■ Problem description:
State how many lines contain the string "that", and write nothing else.

■ Data extract:

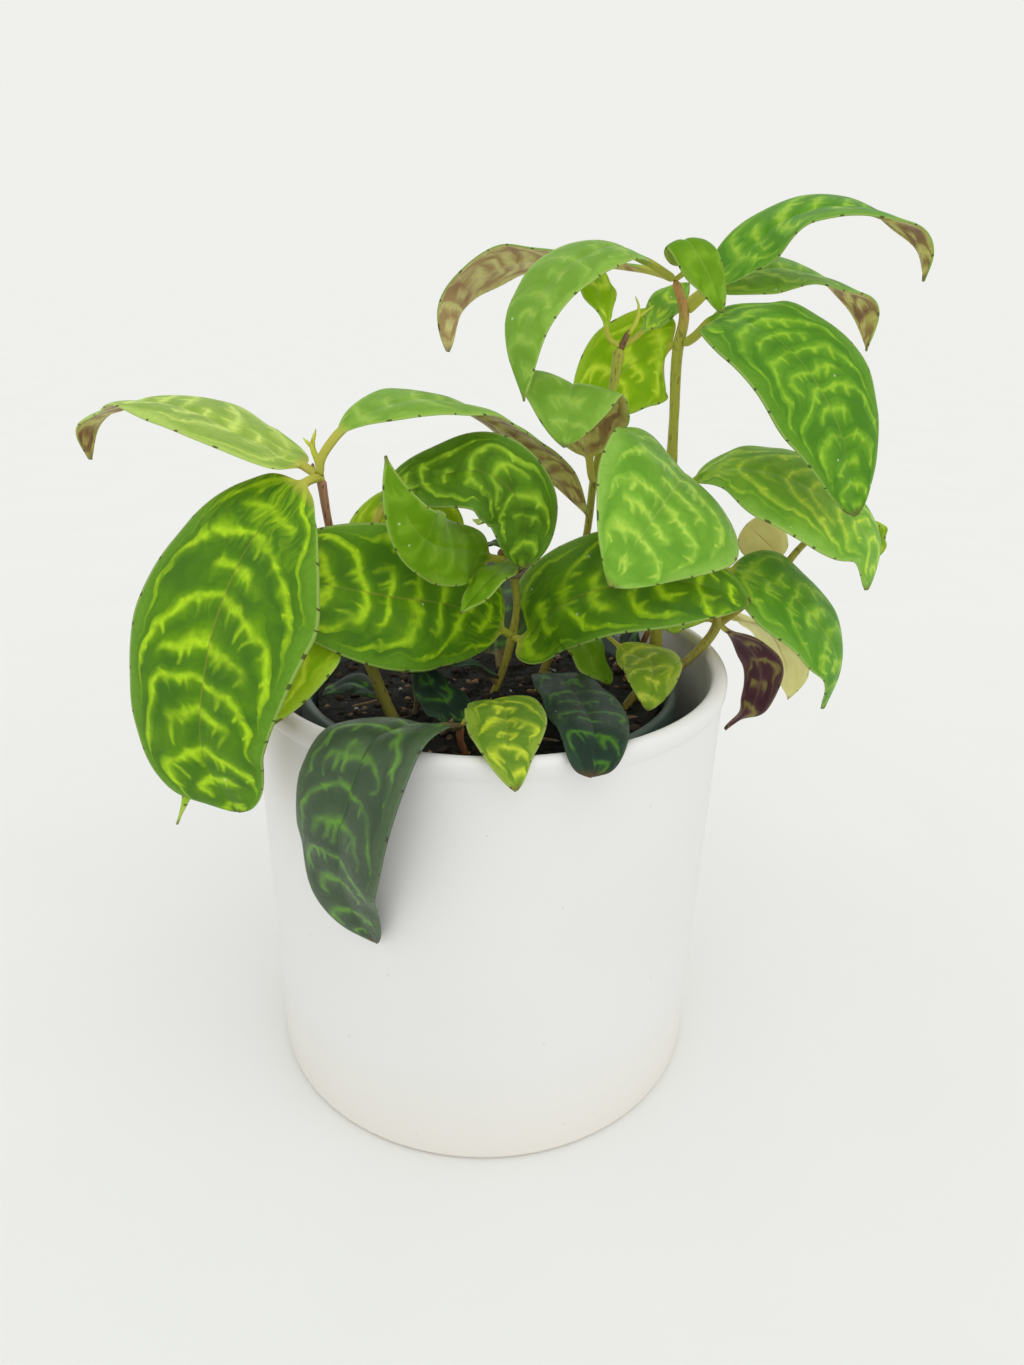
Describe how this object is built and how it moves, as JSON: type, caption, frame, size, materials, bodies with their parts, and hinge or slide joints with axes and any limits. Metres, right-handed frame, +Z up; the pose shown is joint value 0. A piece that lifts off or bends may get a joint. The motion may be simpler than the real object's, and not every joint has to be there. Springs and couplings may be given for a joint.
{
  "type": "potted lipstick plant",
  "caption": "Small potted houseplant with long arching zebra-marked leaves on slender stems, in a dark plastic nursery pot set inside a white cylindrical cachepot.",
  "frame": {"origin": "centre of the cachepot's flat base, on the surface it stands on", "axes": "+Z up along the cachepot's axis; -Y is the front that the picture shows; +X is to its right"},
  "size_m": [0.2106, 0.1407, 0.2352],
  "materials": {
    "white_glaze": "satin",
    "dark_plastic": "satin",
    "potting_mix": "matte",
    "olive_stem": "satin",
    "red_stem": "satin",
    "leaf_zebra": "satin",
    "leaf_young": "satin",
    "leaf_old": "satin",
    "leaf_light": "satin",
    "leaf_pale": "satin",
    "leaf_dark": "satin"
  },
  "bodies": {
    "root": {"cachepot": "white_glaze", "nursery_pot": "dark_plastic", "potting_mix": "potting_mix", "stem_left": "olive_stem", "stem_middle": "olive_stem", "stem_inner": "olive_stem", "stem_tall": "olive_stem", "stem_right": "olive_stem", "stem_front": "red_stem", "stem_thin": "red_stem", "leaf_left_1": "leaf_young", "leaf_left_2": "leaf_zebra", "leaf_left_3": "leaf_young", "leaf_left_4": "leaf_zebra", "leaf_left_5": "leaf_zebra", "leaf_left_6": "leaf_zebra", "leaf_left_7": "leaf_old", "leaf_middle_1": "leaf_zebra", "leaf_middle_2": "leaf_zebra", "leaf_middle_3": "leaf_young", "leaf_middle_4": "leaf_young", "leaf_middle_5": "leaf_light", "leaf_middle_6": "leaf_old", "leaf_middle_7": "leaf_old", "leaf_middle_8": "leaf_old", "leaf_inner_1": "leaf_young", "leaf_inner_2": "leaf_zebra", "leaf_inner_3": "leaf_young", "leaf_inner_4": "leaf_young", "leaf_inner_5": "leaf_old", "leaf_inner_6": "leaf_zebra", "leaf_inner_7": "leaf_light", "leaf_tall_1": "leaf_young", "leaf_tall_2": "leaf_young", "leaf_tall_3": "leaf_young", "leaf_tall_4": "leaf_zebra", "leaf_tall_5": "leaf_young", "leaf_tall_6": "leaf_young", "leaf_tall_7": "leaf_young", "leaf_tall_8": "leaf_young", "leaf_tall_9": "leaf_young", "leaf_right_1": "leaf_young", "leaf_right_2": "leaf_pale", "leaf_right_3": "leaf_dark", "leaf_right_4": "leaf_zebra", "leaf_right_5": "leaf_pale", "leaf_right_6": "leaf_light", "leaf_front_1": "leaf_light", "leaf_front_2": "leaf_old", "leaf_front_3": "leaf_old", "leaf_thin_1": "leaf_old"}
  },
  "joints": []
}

■ Completed task:
2